When the battle flags were furled after the war Mr. Seitz was only eighteen years of age. For a time he worked out as a farm hand around Decatur, Illinois, but in January, 1867, came to Kansas. He made the journey by railroad as far as Lawrence, and then rode in a wagon to Wichita. In April of that year he arrived in what is now McPherson County, locating a claim. However, not yet being of age, he was not permitted to file. Early in the following year he attained the requisite majority and was permitted to make legal settlement. However, he filed on another claim in the same county and developed a homestead and farmed it steadily for twenty years. This old farm is seven miles southeast of McPherson. Much of his business success had been as a buyer and seller of lands, and he had handled many of the fertile tracts in this part of the state. At one time he individually owned several sections.
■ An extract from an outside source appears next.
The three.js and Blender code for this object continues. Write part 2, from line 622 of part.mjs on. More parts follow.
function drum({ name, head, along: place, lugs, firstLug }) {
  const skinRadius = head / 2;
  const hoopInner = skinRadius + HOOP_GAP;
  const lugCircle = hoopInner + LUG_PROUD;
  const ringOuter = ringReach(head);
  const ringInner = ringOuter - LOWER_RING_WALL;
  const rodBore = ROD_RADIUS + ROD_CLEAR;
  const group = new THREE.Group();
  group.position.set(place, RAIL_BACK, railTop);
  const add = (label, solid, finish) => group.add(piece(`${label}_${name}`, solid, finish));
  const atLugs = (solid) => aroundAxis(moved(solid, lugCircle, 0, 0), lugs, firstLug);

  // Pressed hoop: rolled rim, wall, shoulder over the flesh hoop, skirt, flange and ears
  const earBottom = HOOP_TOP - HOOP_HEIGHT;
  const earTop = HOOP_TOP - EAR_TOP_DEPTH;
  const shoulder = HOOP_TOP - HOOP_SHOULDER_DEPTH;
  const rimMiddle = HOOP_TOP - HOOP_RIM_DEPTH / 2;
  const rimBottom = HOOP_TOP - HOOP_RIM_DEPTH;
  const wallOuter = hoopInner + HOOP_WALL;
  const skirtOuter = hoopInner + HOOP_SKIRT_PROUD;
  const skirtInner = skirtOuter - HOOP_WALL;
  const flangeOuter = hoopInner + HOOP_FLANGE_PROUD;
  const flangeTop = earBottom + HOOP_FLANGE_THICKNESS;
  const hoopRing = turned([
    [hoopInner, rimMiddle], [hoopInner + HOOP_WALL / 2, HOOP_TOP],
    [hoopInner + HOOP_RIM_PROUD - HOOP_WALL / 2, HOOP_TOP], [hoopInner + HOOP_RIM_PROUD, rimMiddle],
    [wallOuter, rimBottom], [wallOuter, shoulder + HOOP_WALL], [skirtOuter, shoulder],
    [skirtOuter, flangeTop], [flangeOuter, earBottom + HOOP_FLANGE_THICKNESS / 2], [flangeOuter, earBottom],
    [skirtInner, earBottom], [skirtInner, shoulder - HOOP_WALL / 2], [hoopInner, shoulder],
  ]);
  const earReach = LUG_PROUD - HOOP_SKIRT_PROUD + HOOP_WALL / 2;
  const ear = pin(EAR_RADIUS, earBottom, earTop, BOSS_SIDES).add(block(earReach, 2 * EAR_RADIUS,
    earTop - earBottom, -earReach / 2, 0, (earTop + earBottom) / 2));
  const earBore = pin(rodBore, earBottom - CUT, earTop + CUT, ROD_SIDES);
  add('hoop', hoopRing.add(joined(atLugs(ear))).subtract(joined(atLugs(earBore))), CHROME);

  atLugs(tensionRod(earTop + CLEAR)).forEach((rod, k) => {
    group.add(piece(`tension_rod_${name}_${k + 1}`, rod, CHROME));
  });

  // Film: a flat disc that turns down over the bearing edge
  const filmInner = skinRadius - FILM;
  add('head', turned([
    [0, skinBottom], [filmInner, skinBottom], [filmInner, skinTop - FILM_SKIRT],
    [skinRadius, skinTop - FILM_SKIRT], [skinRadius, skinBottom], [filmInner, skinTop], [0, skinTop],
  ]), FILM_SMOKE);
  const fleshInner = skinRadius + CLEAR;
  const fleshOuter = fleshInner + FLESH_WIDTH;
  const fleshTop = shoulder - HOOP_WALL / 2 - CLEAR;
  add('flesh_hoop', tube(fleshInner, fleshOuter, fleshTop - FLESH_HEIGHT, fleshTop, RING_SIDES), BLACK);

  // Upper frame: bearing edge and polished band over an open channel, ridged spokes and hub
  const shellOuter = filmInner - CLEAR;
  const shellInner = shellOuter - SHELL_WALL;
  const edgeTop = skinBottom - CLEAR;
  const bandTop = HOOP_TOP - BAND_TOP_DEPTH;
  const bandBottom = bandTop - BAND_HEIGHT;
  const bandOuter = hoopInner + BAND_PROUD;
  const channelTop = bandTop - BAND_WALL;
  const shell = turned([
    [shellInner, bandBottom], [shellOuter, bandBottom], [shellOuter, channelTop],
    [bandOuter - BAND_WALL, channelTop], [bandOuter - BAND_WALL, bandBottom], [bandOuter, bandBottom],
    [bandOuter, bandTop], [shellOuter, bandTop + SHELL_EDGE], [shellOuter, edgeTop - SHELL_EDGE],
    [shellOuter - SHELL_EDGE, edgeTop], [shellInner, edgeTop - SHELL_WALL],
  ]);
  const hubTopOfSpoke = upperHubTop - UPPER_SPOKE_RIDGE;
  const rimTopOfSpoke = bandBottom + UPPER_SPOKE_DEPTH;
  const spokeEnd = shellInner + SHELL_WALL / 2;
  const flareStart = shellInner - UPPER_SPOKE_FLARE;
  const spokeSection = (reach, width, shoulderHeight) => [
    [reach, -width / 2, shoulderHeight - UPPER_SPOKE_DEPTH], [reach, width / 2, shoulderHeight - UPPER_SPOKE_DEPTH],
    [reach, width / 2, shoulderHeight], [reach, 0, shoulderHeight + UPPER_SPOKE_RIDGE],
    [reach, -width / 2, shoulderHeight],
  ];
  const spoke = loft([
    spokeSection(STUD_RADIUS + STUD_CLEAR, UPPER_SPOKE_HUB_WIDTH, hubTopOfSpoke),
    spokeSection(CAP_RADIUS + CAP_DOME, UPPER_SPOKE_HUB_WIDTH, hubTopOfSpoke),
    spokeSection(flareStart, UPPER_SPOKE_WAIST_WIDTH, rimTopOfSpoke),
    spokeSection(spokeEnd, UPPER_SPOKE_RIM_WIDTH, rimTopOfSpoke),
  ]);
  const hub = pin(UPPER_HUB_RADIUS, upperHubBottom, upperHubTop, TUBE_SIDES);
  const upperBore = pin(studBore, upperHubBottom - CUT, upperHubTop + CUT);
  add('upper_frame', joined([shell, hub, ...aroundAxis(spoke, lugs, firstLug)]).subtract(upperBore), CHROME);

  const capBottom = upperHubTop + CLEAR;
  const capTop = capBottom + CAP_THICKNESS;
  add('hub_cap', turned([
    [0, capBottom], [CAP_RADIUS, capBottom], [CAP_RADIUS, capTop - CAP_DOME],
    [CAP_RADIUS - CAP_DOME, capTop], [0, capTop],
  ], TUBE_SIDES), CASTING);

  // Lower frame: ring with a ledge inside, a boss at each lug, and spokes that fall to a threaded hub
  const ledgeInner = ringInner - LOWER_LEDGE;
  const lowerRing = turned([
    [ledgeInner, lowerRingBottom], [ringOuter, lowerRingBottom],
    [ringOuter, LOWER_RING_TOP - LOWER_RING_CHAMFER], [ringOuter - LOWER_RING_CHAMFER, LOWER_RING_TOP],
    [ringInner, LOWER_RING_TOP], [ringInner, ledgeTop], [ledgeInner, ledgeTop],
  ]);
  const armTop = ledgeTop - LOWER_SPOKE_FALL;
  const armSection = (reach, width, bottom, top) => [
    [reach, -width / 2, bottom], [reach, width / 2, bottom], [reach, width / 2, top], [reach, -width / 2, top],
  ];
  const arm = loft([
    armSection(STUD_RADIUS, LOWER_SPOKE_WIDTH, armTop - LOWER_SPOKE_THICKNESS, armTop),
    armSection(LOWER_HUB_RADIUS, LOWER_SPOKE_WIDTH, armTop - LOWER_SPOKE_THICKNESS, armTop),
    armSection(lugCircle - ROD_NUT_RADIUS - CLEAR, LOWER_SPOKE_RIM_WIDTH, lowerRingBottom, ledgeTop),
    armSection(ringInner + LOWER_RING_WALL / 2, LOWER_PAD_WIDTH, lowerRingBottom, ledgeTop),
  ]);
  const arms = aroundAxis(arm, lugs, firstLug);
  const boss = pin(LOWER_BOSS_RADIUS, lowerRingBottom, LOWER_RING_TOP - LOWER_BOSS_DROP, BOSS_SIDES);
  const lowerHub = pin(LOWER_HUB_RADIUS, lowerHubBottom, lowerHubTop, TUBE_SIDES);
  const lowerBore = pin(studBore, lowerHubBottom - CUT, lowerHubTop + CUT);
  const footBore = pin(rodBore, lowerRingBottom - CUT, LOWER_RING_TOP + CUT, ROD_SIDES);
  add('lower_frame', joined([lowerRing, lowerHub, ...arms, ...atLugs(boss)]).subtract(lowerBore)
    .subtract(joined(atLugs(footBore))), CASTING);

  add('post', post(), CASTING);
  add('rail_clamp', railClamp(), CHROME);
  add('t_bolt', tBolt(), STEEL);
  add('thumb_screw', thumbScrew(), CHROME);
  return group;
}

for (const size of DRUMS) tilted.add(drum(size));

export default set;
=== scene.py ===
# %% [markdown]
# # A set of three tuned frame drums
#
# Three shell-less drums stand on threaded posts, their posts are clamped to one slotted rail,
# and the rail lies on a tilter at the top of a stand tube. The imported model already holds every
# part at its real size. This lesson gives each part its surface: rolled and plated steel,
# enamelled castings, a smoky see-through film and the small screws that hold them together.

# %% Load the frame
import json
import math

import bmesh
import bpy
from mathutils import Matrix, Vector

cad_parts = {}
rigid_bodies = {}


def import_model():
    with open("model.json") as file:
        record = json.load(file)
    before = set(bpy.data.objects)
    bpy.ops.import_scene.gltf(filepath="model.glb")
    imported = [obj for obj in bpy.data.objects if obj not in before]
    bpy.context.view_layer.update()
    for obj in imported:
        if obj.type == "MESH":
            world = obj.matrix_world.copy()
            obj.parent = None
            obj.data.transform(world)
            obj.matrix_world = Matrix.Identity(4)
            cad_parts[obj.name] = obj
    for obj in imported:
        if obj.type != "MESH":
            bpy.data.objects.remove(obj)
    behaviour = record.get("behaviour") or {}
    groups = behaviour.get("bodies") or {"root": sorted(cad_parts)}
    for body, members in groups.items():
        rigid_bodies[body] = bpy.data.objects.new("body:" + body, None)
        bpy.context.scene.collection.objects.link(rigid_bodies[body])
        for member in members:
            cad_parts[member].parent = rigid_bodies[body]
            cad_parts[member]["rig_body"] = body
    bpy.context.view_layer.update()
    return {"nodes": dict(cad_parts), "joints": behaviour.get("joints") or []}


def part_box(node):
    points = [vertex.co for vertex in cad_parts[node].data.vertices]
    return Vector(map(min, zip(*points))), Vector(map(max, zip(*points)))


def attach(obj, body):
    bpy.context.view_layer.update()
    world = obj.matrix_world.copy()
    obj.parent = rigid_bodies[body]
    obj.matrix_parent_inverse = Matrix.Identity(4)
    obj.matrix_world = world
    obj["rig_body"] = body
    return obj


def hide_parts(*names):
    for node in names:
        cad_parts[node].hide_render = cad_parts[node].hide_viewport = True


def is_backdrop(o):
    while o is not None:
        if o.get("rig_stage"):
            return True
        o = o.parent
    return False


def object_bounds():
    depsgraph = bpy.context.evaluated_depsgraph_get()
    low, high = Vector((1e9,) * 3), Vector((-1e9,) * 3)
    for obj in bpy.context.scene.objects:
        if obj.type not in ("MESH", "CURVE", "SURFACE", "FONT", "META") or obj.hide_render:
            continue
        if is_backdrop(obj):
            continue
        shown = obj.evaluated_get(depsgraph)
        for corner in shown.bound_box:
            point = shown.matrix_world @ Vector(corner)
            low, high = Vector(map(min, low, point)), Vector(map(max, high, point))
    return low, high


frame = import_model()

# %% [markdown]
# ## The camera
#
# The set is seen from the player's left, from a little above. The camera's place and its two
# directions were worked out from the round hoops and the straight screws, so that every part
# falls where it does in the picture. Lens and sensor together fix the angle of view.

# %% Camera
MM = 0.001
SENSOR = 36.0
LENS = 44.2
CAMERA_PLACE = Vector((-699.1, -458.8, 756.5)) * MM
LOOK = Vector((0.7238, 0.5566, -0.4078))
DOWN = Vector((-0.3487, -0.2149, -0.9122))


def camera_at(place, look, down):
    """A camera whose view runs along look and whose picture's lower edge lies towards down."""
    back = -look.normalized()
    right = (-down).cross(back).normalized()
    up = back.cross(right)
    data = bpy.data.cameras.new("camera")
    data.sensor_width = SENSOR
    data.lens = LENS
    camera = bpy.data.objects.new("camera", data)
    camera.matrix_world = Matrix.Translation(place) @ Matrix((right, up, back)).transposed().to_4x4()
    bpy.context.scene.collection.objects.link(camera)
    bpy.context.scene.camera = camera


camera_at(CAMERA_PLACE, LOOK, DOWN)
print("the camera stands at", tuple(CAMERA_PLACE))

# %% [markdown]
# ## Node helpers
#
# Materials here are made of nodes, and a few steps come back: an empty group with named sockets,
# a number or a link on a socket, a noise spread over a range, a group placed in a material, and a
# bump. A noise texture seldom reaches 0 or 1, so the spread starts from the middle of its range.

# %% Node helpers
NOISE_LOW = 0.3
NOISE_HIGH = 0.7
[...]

In 1886 Mr. Seitz set up in business at Canton, where he remained five years. In 1897 he was elected sheriff of McPherson County, and by re-election in 1899 had filled the office about five years. He had always been a staunch upholder of the republican party. After leaving the office of sheriff he served as under sheriff thirteen years. For the past twenty-five years Mr. Seitz had been a licensed auctioneer, had unusual talent in that profession, and had cried many of the important sales all over McPherson County. Fraternally he is a Royal Arch Mason and is a member of the Methodist Episcopal Church.
On January 1, 1872, at Akron, Ohio, Mr. Seitz married Miss Margaret Wintrode. Mrs. Seitz was born at Akron March 3, 1849, a daughter of Jacob Wintrode. Mr. and Mrs. Scitz had a happy married life of over thirty-four years. Mrs. Seitz died at McPherson October 14, 1906. From early girlhood she was a faithful and devout member of the Methodist Episcopal Church. The four children born to their marriage are all still living. Adelbert W., born July 4, 1875, is a master mechanic with the Wabash Railroad at Peru, Indiana. In 1895 he married Miss Ann Wolfe. Leora B., the second child, was born October 6, 1876, and is the wife of Bert Schlater, a farmer at Chapman, Kansas. Schuyler C., born November 7, 1888, is a merchant at Long Beach, California. He was married in 1915 to Mary Schilling. Hattie, the youngest, was born October 10, 1890, and was married to Jay Edgerton, a druggist at Memphis, Tennessee. Mrs. Edgerton is an expert penman. For several years she taught school before her marriage. For her penmanship she was awarded a medal at the St. Louis World’s Fair in 1904.